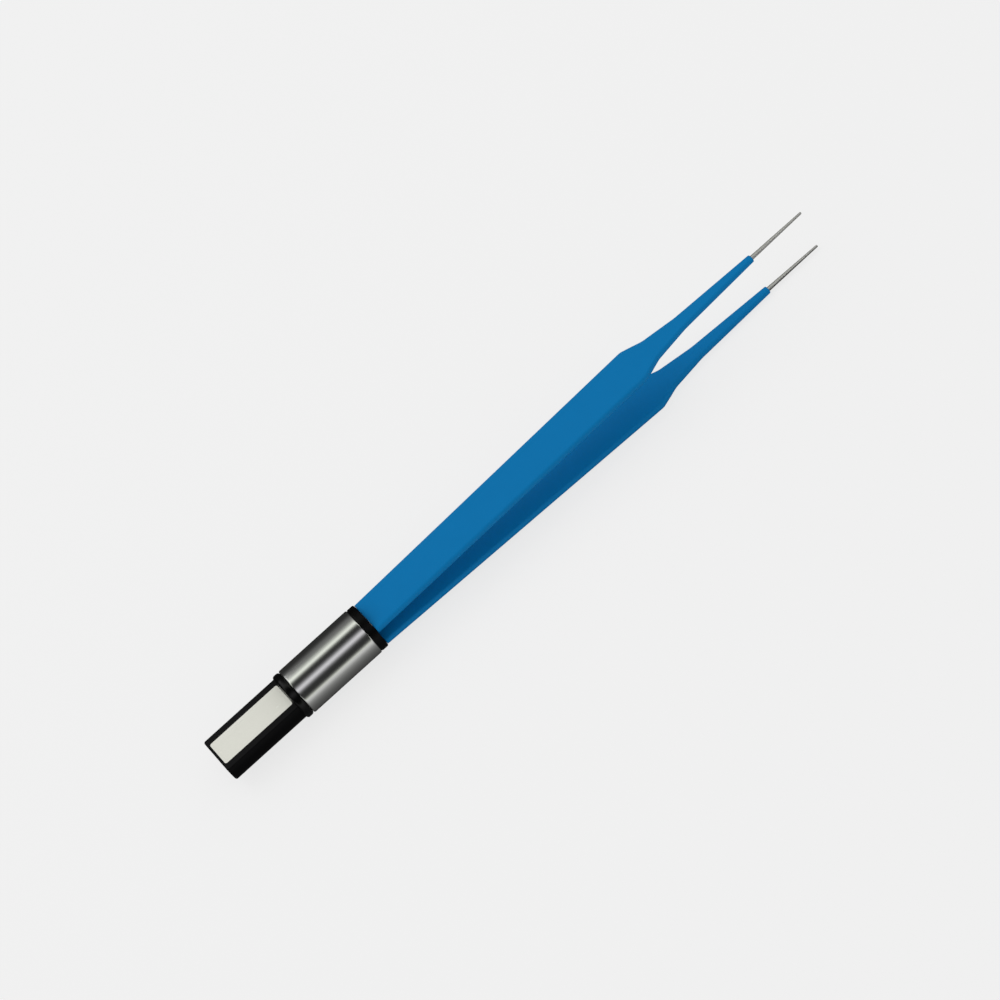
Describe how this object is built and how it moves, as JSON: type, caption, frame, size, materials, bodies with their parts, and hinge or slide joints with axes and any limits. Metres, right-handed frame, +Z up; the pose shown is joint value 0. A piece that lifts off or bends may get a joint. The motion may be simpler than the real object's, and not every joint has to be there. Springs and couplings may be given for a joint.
{
  "type": "bipolar forceps",
  "caption": "Straight bipolar forceps with slim needle tips, blue insulated spring arms and a flat plug.",
  "frame": {"origin": "centre of the bounding box's bottom face, on the surface that the forceps lies on", "axes": "+X from the plug towards the tips, +Y across the blades, +Z up from the surface; the instrument's own axis is pitched by under one degree, because it lies on the ferrule's rear rim and the lower arm's shoulder"},
  "size_m": [0.1318, 0.009, 0.0114],
  "materials": {
    "polished_steel": "polished",
    "spring_steel": "satin",
    "contact_steel": "satin",
    "plug_plastic": "fine satin moulding",
    "ring_plastic": "smooth",
    "seal_rubber": "smooth",
    "blue_nylon": "semi-gloss dipped coating",
    "liner_plastic": "natural",
    "sealing_resin": "cured resin"
  },
  "bodies": {
    "handle": {"ferrule": "polished_steel", "plug_body": "plug_plastic", "rear_collar": "seal_rubber", "liner_sleeve": "liner_plastic", "front_bush": "ring_plastic", "tang_spacer": "liner_plastic", "resin_seal": "sealing_resin", "contact_strip_upper": "contact_steel", "contact_strip_lower": "contact_steel"},
    "arm_upper": {"blade_upper": "spring_steel", "arm_skin_upper": "blue_nylon"},
    "arm_lower": {"blade_lower": "spring_steel", "arm_skin_lower": "blue_nylon"}
  },
  "joints": [
    {"name": "upper_arm_flex", "type": "hinge", "parent": "handle", "child": "arm_upper", "pos_m": [-0.03332, 0, 0.00679], "axis": [0, 1, 0], "range_deg": [0, 2.9], "stiffness_Nm_per_rad": 1},
    {"name": "lower_arm_flex", "type": "hinge", "parent": "handle", "child": "arm_lower", "pos_m": [-0.03327, 0, 0.00259], "axis": [0, -1, 0], "range_deg": [0, 2.9], "stiffness_Nm_per_rad": 1}
  ]
}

===

PROBLEM TO WORK ON: Reproduce the listing shown above in its entirety, exactly.

TASK SOLUTION:
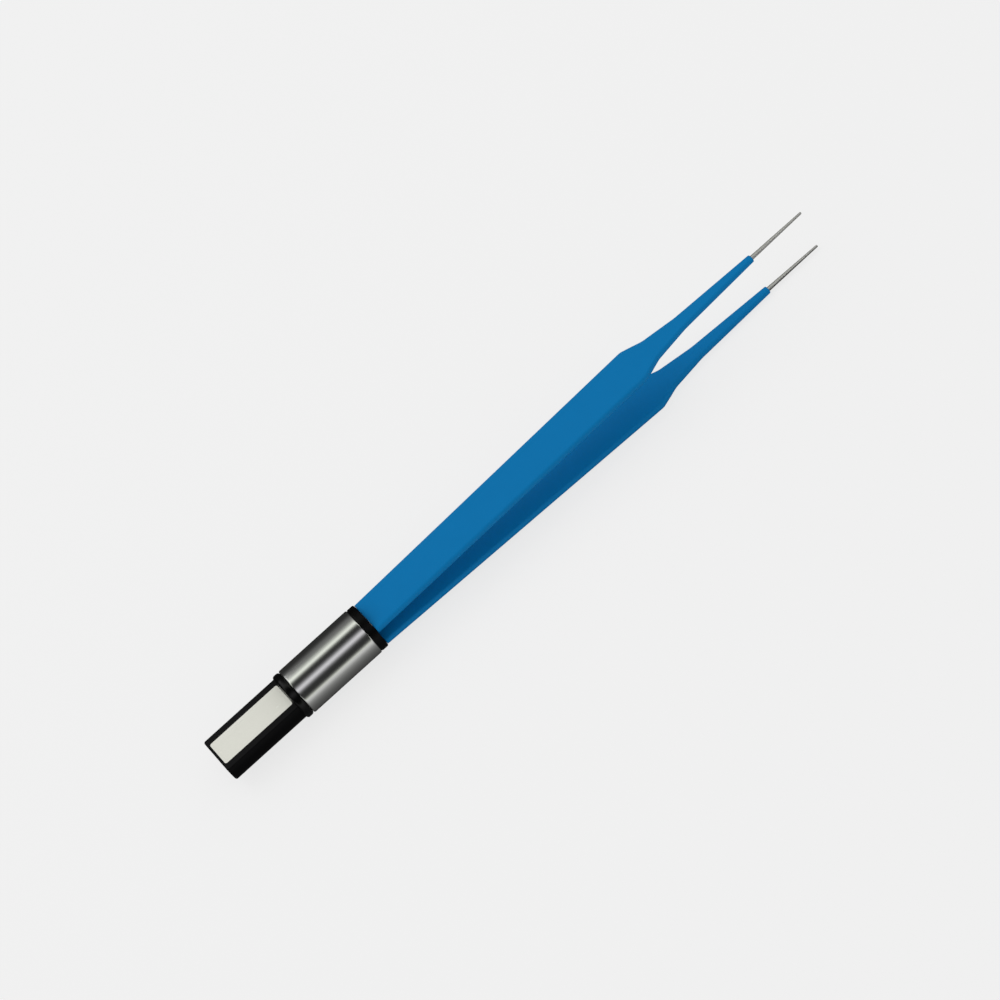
Describe how this object is built and how it moves, as JSON: type, caption, frame, size, materials, bodies with their parts, and hinge or slide joints with axes and any limits. Metres, right-handed frame, +Z up; the pose shown is joint value 0. A piece that lifts off or bends may get a joint. The motion may be simpler than the real object's, and not every joint has to be there. Springs and couplings may be given for a joint.
{
  "type": "bipolar forceps",
  "caption": "Straight bipolar forceps with slim needle tips, blue insulated spring arms and a flat plug.",
  "frame": {"origin": "centre of the bounding box's bottom face, on the surface that the forceps lies on", "axes": "+X from the plug towards the tips, +Y across the blades, +Z up from the surface; the instrument's own axis is pitched by under one degree, because it lies on the ferrule's rear rim and the lower arm's shoulder"},
  "size_m": [0.1318, 0.009, 0.0114],
  "materials": {
    "polished_steel": "polished",
    "spring_steel": "satin",
    "contact_steel": "satin",
    "plug_plastic": "fine satin moulding",
    "ring_plastic": "smooth",
    "seal_rubber": "smooth",
    "blue_nylon": "semi-gloss dipped coating",
    "liner_plastic": "natural",
    "sealing_resin": "cured resin"
  },
  "bodies": {
    "handle": {"ferrule": "polished_steel", "plug_body": "plug_plastic", "rear_collar": "seal_rubber", "liner_sleeve": "liner_plastic", "front_bush": "ring_plastic", "tang_spacer": "liner_plastic", "resin_seal": "sealing_resin", "contact_strip_upper": "contact_steel", "contact_strip_lower": "contact_steel"},
    "arm_upper": {"blade_upper": "spring_steel", "arm_skin_upper": "blue_nylon"},
    "arm_lower": {"blade_lower": "spring_steel", "arm_skin_lower": "blue_nylon"}
  },
  "joints": [
    {"name": "upper_arm_flex", "type": "hinge", "parent": "handle", "child": "arm_upper", "pos_m": [-0.03332, 0, 0.00679], "axis": [0, 1, 0], "range_deg": [0, 2.9], "stiffness_Nm_per_rad": 1},
    {"name": "lower_arm_flex", "type": "hinge", "parent": "handle", "child": "arm_lower", "pos_m": [-0.03327, 0, 0.00259], "axis": [0, -1, 0], "range_deg": [0, 2.9], "stiffness_Nm_per_rad": 1}
  ]
}